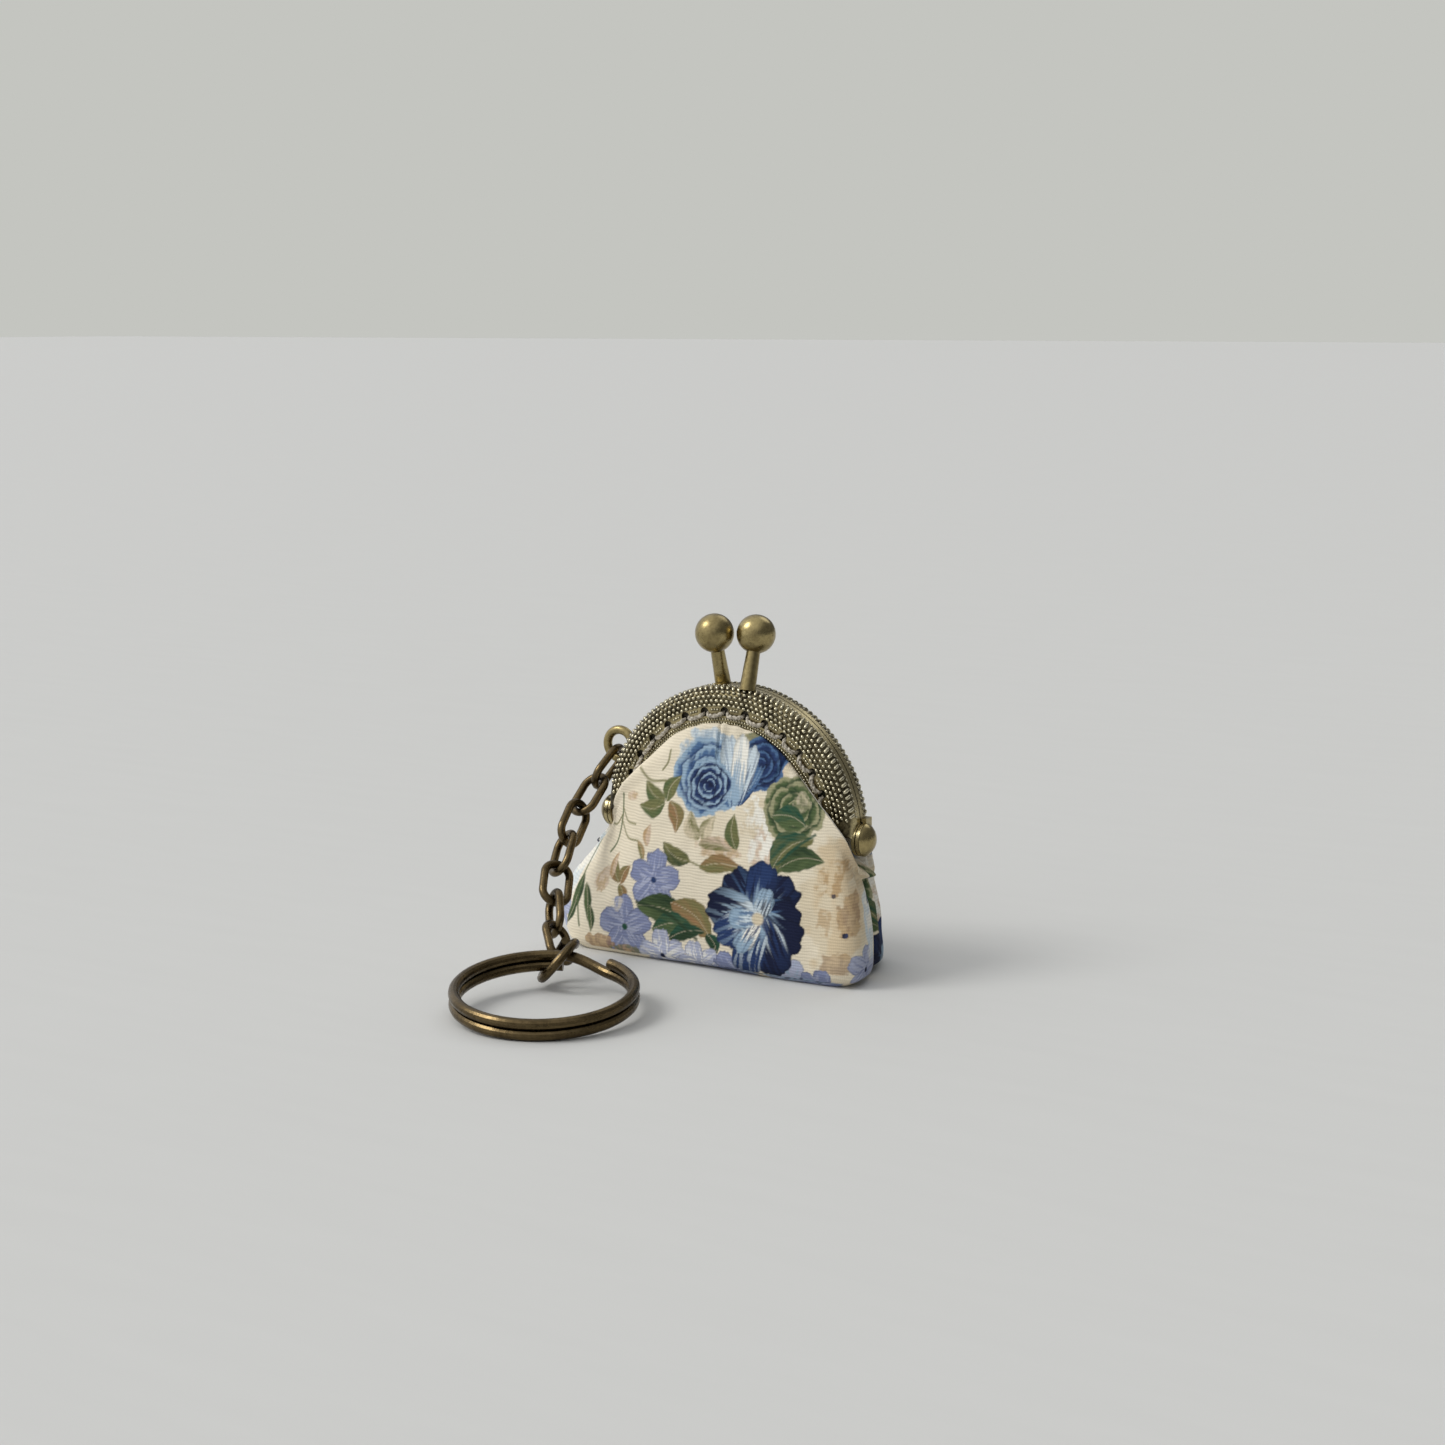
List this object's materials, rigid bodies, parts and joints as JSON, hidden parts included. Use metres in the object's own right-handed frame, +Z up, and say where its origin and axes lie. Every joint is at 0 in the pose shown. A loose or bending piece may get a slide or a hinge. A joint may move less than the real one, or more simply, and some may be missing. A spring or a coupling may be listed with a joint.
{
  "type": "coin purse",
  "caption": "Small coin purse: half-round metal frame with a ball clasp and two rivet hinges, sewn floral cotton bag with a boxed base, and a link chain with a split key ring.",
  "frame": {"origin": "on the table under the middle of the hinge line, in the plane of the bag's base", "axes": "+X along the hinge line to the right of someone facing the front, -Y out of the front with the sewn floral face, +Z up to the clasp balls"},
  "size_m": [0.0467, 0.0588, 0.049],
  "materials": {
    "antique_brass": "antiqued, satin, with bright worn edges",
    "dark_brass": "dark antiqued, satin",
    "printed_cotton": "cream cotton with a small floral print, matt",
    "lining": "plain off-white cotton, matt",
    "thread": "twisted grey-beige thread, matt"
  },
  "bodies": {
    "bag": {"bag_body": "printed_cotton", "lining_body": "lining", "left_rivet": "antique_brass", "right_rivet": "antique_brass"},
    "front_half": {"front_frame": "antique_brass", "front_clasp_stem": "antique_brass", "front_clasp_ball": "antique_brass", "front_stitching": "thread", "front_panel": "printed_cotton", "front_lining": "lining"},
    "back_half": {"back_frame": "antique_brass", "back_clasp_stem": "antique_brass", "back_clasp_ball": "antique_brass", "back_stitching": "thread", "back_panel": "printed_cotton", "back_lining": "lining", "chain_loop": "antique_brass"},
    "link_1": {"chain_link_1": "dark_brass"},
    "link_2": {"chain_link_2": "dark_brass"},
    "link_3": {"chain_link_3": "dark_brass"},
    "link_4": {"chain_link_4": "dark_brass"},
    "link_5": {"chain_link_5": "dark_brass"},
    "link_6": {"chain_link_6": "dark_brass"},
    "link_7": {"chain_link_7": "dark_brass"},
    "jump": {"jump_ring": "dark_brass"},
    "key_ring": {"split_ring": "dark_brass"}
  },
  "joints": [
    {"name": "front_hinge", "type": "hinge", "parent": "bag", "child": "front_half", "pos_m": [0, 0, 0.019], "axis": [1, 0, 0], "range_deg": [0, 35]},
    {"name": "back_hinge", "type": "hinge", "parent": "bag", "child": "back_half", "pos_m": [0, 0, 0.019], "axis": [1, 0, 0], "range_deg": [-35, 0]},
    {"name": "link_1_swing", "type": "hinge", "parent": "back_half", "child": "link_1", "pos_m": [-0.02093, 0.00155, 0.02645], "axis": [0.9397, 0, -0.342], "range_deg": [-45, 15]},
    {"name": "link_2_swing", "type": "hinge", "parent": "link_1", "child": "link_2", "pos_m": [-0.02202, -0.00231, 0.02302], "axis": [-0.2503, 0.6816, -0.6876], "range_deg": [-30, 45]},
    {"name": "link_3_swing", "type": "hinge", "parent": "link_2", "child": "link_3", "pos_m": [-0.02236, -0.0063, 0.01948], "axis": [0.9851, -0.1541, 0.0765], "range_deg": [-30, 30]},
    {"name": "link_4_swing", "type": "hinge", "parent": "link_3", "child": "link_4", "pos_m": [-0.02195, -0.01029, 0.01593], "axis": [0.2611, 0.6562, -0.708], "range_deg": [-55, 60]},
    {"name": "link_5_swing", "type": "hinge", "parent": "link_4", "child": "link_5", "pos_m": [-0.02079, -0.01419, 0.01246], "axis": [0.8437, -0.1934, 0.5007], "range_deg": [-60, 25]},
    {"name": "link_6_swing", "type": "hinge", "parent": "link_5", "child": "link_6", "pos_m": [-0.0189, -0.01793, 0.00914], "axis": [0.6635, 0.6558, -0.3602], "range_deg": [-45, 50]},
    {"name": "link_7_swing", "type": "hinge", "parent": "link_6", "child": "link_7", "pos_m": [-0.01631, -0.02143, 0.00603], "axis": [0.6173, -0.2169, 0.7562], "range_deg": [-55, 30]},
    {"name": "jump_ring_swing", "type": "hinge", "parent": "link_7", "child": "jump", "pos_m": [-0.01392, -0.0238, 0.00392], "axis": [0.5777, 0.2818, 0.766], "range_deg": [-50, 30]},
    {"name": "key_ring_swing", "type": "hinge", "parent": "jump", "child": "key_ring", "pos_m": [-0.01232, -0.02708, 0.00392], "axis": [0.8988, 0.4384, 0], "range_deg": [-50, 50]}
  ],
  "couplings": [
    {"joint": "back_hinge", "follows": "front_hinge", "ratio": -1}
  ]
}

++++++++++

* _Set exercise_
Pull every line containing the word "bodies" out of the material.

* _Response to this exercise_
List this object's materials, rigid bodies, parts and joints as JSON, hidden parts included. Use metres in the object's own right-handed frame, +Z up, and say where its origin and axes lie. Every joint is at 0 in the pose shown. A loose or bending piece may get a slide or a hinge. A joint may move less than the real one, or more simply, and some may be missing. A spring or a coupling may be listed with a joint.
  "bodies": {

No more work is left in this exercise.